● What the task requires
Only the lines from the line with "mesh.materials.append(nickel_plate())" through the line with "obj.matrix_parent_inverse = Matrix.Identity(4)" should be copied, exactly as they appear, with both ends kept.

● Records to use
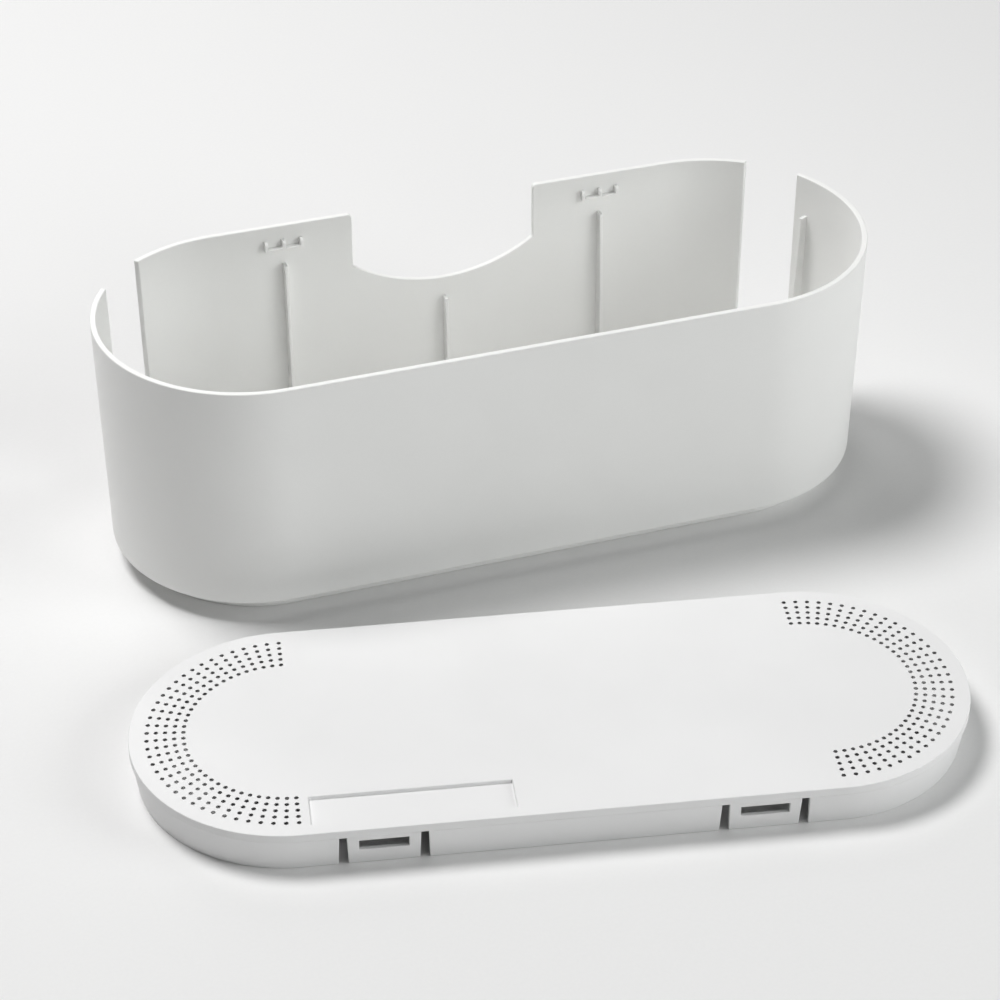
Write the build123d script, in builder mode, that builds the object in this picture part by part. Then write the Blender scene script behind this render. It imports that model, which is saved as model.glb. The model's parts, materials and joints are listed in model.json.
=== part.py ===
"""Cable management box: an open tub for a power strip and a ventilated lid that clips in.

Millimetres, +Z up. The origin is the centre of the tub's flat base on the floor, +X runs along
the tub and -Y is its plain front. The lid lies right side up on the floor in front of the tub.
"""
from math import atan, cos, degrees, radians, sin, tan
import os

from build123d import *

# ---------------------------------------------------------------- driving dimensions
# Plan: a long box with two round ends
half_span = 100.0  # from the middle of the box to the centre of each round end
rim_radius = 62.5  # outer radius of the round ends at the rim
base_radius = 60.8  # outer radius at the lower edge of the wall
tub_height = 110.0
wall = 2.4
floor_thickness = 2.4
rim_rounding = 0.5

# Plinth under the wall
plinth_height = 8.5
plinth_inset = 10.3
wall_foot_rounding = 2.0

# Cable cut-out in the rear wall
cutout_width = 80.0
cutout_side_depth = 25.0
cutout_depth = 37.5
cutout_corner = 2.0  # rounding where its sides meet the rim

# Cable slots in the two rear quarters
slot_direction = 45.0  # degrees from the long axis
slot_width = 24.0
slot_depth = 85.0
slot_corner = 4.0

# Lid
lid_gap = 0.3  # between the edge of the lid and the inside of the rim
lid_height = 17.6
lid_plate = 2.6
lid_band = 3.5  # height of the outer edge above the skirt
lid_edge_rounding = 0.4
skirt_inset = 0.5
skirt_thickness = 1.8
skirt_draft = 7.5  # degrees
lid_x = -28.7
lid_y = -167.2
lid_turn = -10.8

# Vents: rows of holes around each round end of the lid
vent_diameter = 1.7
vent_edge_gap = 6.92  # from the edge of the lid to the middle of the outermost row
vent_row_step = 3.42
vent_rows = 5
vent_columns = 37
vent_arc = 180.0
vent_skin = 0.8  # thickness of the plate where the vents go through
vent_margin = 2.0  # how far the thin plate reaches past the middle of the outer holes

# Blank recessed panel in the top of the lid
panel_length = 75.0
panel_width = 15.3
panel_depth = 1.6
panel_floor = 1.6
panel_vent_gap = 4.2  # from the last column of vents
panel_edge_gap = 5.15  # from the edge of the lid

# Latches: four tongues in the lid's skirt and a catch for each inside the tub
latch_offset = 70.0
tongue_width = 27.0  # at its root
tongue_narrowing = 0.45  # on each side, from the root to the foot
relief_top = 2.7
relief_foot = 3.6
window_width = 18.2
window_height = 4.8
window_drop = 5.9  # from the top of the lid to the top of the window
catch_side_gap = 0.9
catch_drop_gap = 0.4
catch_sill_gap = 0.3
catch_reach = 2.4
catch_ledge = 0.9
catch_rib = 1.2
catch_ribs = 3
catch_slope = 0.8  # how far the uprights' free edge leans back, over the same height at the top

# Ribs inside the tub that the lid's skirt stands on
rib_thickness = 1.4
rib_reach = 3.6
rib_draft = 3.0  # degrees
cutout_rib_gap = 9.0  # from the lower edge of the cut-out to the rib under it
end_rib_direction = 27.5  # degrees from the long axis, at the right end only
embed = 1.0  # how far ribs and catches are rooted in the wall

# ---------------------------------------------------------------- worked-out dimensions
wall_draft = degrees(atan((rim_radius - base_radius) / (tub_height - plinth_height)))
rim_inside = rim_radius - wall
plinth_radius = base_radius - plinth_inset
lid_radius = rim_inside - lid_gap
skirt_radius = lid_radius - skirt_inset
skirt_height = lid_height - lid_band
seat_height = tub_height - lid_height
vent_last_row = lid_radius - vent_edge_gap
vent_first_row = vent_last_row - (vent_rows - 1) * vent_row_step
vent_overhang = vent_last_row * sin(radians(vent_arc / 2 - 90))
panel_x = vent_overhang + panel_vent_gap + panel_length / 2 - half_span
panel_y = panel_width / 2 + panel_edge_gap - lid_radius
catch_top = tub_height - window_drop - catch_drop_gap
catch_bottom = tub_height - window_drop - window_height + catch_sill_gap
catch_width = window_width - 2 * catch_side_gap
half_root = tongue_width / 2
half_foot = half_root - tongue_narrowing

lid_foot = Plane(
    origin=(lid_x, lid_y, 0),
    x_dir=(cos(radians(lid_turn)), sin(radians(lid_turn)), 0),
    z_dir=(0, 0, 1),
)
lid_side = Plane(origin=lid_foot.origin, x_dir=lid_foot.x_dir, z_dir=-lid_foot.y_dir)

os.makedirs("parts", exist_ok=True)


def obround(radius):
    """Plan outline of the box: two half circles joined by straight sides."""
    SlotCenterToCenter(2 * half_span, 2 * radius)


def inside_radius(height):
    """Radius of the inner face of the tub's wall at a height above the floor."""
    return rim_inside - (tub_height - height) * tan(radians(wall_draft))


def upright_plane(x, direction):
    """Upright plane through (x, 0): its x runs outwards along the direction, its y runs up."""
    turn = radians(direction)
    return Plane(
        origin=(x, 0, 0), x_dir=(cos(turn), sin(turn), 0), z_dir=(sin(turn), -cos(turn), 0)
    )


def upright_web(plane, corners, thickness):
    """Flat web of material with the given side view, centred on an upright plane."""
    with BuildSketch(plane) as side_view:
        Polygon(*corners, align=None)
    extrude(side_view.sketch, amount=thickness / 2, both=True)


def support_rib(x, direction, top):
    """Rib on the inside of the wall, deeper towards the floor, that the lid's skirt stands on."""
    foot = plinth_height + floor_thickness - embed
    inner_top = inside_radius(top) - rib_reach
    inner_foot = inner_top - (top - foot) * tan(radians(rib_draft))
    corners = [
        (inner_top, top),
        (inner_foot, foot),
        (inside_radius(foot) + embed, foot),
        (inside_radius(top) + embed, top),
    ]
    upright_web(upright_plane(x, direction), corners, rib_thickness)


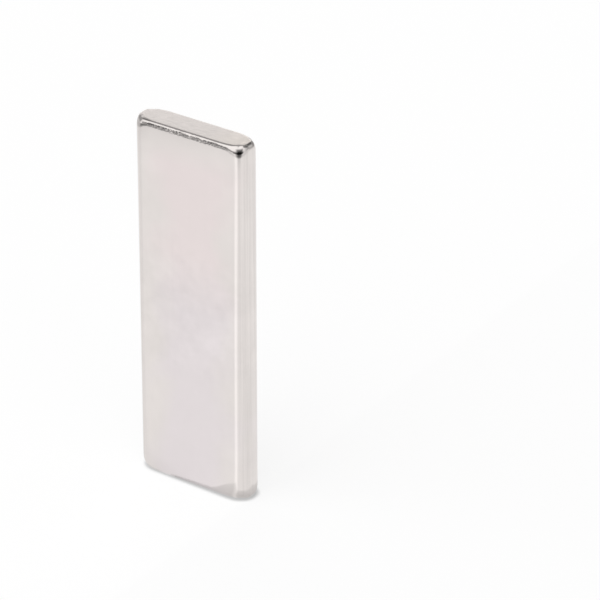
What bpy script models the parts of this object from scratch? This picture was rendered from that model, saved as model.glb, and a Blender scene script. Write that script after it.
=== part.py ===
"""A block magnet: one plated bar with rounded edges, standing on its narrow end.

The origin is the centre of the end that it stands on. Z runs up the length,
X across the width, and Y through the thickness, which is the way it pulls.
"""

import math

import bmesh
import bpy

# The block, in metres
LENGTH = 0.060
WIDTH = 0.020
THICKNESS = 0.005

# The four long edges are tumbled to a wide round, the two cut ends to a narrow one
LONG_EDGE_RADIUS = 0.0020
END_EDGE_RADIUS = 0.0006
LONG_EDGE_FACETS = 12
END_EDGE_FACETS = 6

# A rim edge turns a right angle and a facet of a long edge only a few degrees
RIM_ANGLE = math.radians(60)

# Bright nickel plate
NICKEL_COLOUR = (0.76, 0.74, 0.71, 1.0)
NICKEL_ROUGHNESS = 0.18


def clear_scene():
    for obj in list(bpy.data.objects):
        bpy.data.objects.remove(obj, do_unlink=True)


def new_collection(name):
    collection = bpy.data.collections.new(name)
    bpy.context.scene.collection.children.link(collection)
    return collection


def nickel_plate():
    material = bpy.data.materials.new("nickel_plate")
    material.use_nodes = True
    surface = material.node_tree.nodes["Principled BSDF"]
    surface.inputs["Base Color"].default_value = NICKEL_COLOUR
    surface.inputs["Metallic"].default_value = 1.0
    surface.inputs["Roughness"].default_value = NICKEL_ROUGHNESS
    material.diffuse_color = NICKEL_COLOUR
    return material


def sharp_block(name):
    """The block before its edges are rounded, with the long edges marked for their bevel."""
    shape = bmesh.new()
    bmesh.ops.create_cube(shape, size=1.0)
    bmesh.ops.scale(shape, vec=(WIDTH, THICKNESS, LENGTH), verts=shape.verts)
    bmesh.ops.translate(shape, vec=(0, 0, LENGTH / 2), verts=shape.verts)
    weight = shape.edges.layers.float.new("bevel_weight_edge")
    for edge in shape.edges:
        first, second = edge.verts
        edge[weight] = 1.0 if first.co.z != second.co.z else 0.0
    mesh = bpy.data.meshes.new(name)
    shape.to_mesh(mesh)
    shape.free()
    return mesh


def round_edges(obj, name, radius, facets, limit):
    bevel = obj.modifiers.new(name, "BEVEL")
    bevel.width = radius
    bevel.segments = facets
    bevel.limit_method = limit
    bevel.angle_limit = RIM_ANGLE
    return bevel


def block_magnet(collection):
    mesh = sharp_block("block_magnet")
    mesh.materials.append(nickel_plate())
    mesh.shade_smooth()
    magnet = bpy.data.objects.new("block_magnet", mesh)
    collection.objects.link(magnet)
    round_edges(magnet, "Long edges", LONG_EDGE_RADIUS, LONG_EDGE_FACETS, "WEIGHT")
    round_edges(magnet, "End rims", END_EDGE_RADIUS, END_EDGE_FACETS, "ANGLE")
    magnet.modifiers.new("Flat faces", "WEIGHTED_NORMAL")
    return magnet


def main():
    clear_scene()
    block_magnet(new_collection("block_magnet"))


main()
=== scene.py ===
import math

import bpy
from mathutils import Matrix, Vector


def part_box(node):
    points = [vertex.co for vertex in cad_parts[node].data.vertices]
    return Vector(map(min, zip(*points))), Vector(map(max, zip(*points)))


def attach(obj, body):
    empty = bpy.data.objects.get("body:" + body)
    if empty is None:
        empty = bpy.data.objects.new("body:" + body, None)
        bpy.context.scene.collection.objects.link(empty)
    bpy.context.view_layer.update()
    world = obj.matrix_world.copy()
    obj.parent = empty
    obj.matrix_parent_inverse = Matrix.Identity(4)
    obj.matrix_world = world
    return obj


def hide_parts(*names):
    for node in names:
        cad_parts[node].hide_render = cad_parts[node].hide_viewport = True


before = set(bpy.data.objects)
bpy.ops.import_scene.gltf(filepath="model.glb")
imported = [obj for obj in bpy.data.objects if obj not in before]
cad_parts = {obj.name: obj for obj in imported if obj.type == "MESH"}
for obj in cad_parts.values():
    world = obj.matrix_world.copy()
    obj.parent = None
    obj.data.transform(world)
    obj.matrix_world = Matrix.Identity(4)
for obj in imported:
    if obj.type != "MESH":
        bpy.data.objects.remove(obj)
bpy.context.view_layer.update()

# The camera stands at the photograph's own angle, turned to the right edge of the block
# and well above it. The long lens keeps the block's edges nearly parallel.
CAMERA_AZIMUTH = math.radians(34.686)
CAMERA_ELEVATION = math.radians(28.613)
CAMERA_DISTANCE = 0.63075
AIM_HEIGHT = 0.030
AIM_TO_THE_RIGHT = 0.015303
AIM_UPWARD = 0.000920
SENSOR_MM = 36
LENS_MM = 252

towards_camera = Vector((
    math.sin(CAMERA_AZIMUTH) * math.cos(CAMERA_ELEVATION),
    -math.cos(CAMERA_AZIMUTH) * math.cos(CAMERA_ELEVATION),
    math.sin(CAMERA_ELEVATION),
))
camera_right = Vector((math.cos(CAMERA_AZIMUTH), math.sin(CAMERA_AZIMUTH), 0))
camera_up = towards_camera.cross(camera_right)
aim = Vector((0, 0, AIM_HEIGHT)) + AIM_TO_THE_RIGHT * camera_right + AIM_UPWARD * camera_up

camera_lens = bpy.data.cameras.new("camera")
camera_lens.sensor_width = SENSOR_MM
camera_lens.lens = LENS_MM
camera_lens.clip_start = 0.01
camera = bpy.data.objects.new("camera", camera_lens)
bpy.context.collection.objects.link(camera)
camera_turn = Matrix((camera_right, camera_up, towards_camera)).transposed().to_4x4()
camera.matrix_world = Matrix.Translation(aim + CAMERA_DISTANCE * towards_camera) @ camera_turn
bpy.context.scene.camera = camera


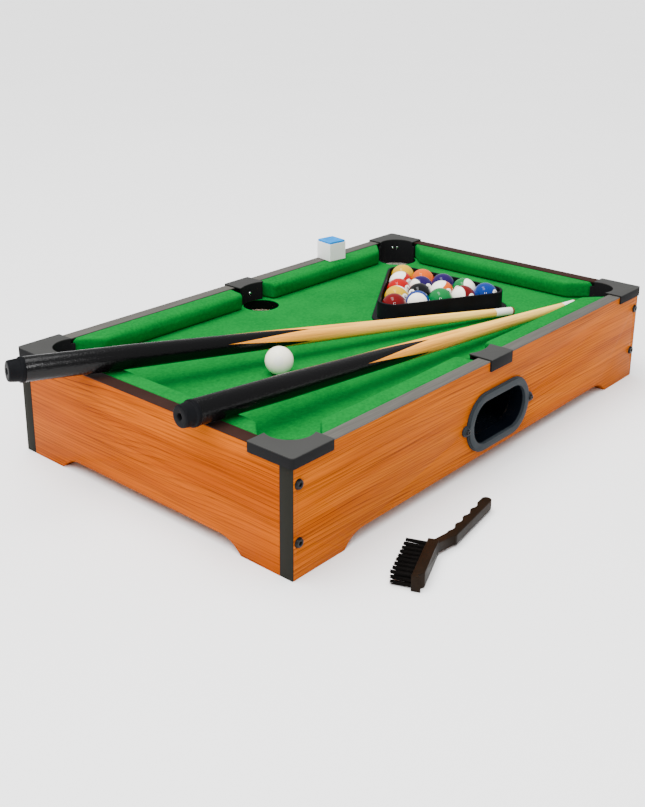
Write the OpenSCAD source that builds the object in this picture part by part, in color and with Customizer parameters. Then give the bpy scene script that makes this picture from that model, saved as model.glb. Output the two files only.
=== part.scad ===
// Mini pool table with its balls, rack, cues, chalk and brush. Millimetres, +Z up.
// The origin is on the standing surface, under the middle of the table; +X runs along the table.

/* [Body] */
// Length over the long panels
body_len = 507; // [450:1:640]
// Width over the long panels
body_wid = 308; // [290:1:400]
// Height of the panels with their edge banding
panel_h = 92; // [90:1:120]
// Thickness of the panels
panel_t = 12; // [9:0.5:16]
// Thickness of the edge banding
edge_t = 1; // [0.6:0.1:2]
// Length of a foot along the long sides
foot_len = 55; // [40:1:80]
// Length of a foot along the short sides
foot_wid = 50; // [40:1:70]
// Height of the arches between the feet
arch_h = 10.5; // [6:0.5:16]
// Radius that the arches spring with
arch_r = 28; // [20:1:40]

/* [Bed and pockets] */
// Depth of the cloth below the panel tops
bed_drop = 17; // [14:0.5:22]
// Thickness of the cloth
cloth_t = 1; // [0.6:0.1:2]
// Thickness of the bed board
board_t = 9; // [6:0.5:12]
// Radius of the corner pockets
corner_pocket_r = 21; // [18:0.5:26]
// Radius of the side pockets
side_pocket_r = 17.5; // [16:0.5:22]
// Board left between a side pocket and the panel
side_pocket_gap = 3.5; // [2:0.5:6]
// Width and height of the battens under the bed
batten_w = 8; // [5:0.5:8]

/* [Cushions] */
// Width of a cushion from the panel to its nose
cushion_w = 20; // [16:0.5:26]
// Radius of the top edge of the nose
nose_r = 4; // [1:0.5:6]
// How far the face leans back under the nose
undercut = 1.5; // [0.5:0.5:3]
// How much shorter the nose is than the back at a corner pocket
corner_slant = 22; // [8:1:24]
// How much shorter the nose is than the back at a side pocket
side_slant = 4; // [0:1:8]
// Room between a corner pocket's middle and the end of a cushion's back
corner_room = 9; // [9:1:20]

/* [Pocket caps] */
// Thickness of the caps' plates
cap_t = 1.5; // [1:0.1:3]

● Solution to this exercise
    mesh.materials.append(nickel_plate())
    mesh.shade_smooth()
    magnet = bpy.data.objects.new("block_magnet", mesh)
    collection.objects.link(magnet)
    round_edges(magnet, "Long edges", LONG_EDGE_RADIUS, LONG_EDGE_FACETS, "WEIGHT")
    round_edges(magnet, "End rims", END_EDGE_RADIUS, END_EDGE_FACETS, "ANGLE")
    magnet.modifiers.new("Flat faces", "WEIGHTED_NORMAL")
    return magnet


def main():
    clear_scene()
    block_magnet(new_collection("block_magnet"))


main()
=== scene.py ===
import math

import bpy
from mathutils import Matrix, Vector


def part_box(node):
    points = [vertex.co for vertex in cad_parts[node].data.vertices]
    return Vector(map(min, zip(*points))), Vector(map(max, zip(*points)))


def attach(obj, body):
    empty = bpy.data.objects.get("body:" + body)
    if empty is None:
        empty = bpy.data.objects.new("body:" + body, None)
        bpy.context.scene.collection.objects.link(empty)
    bpy.context.view_layer.update()
    world = obj.matrix_world.copy()
    obj.parent = empty
    obj.matrix_parent_inverse = Matrix.Identity(4)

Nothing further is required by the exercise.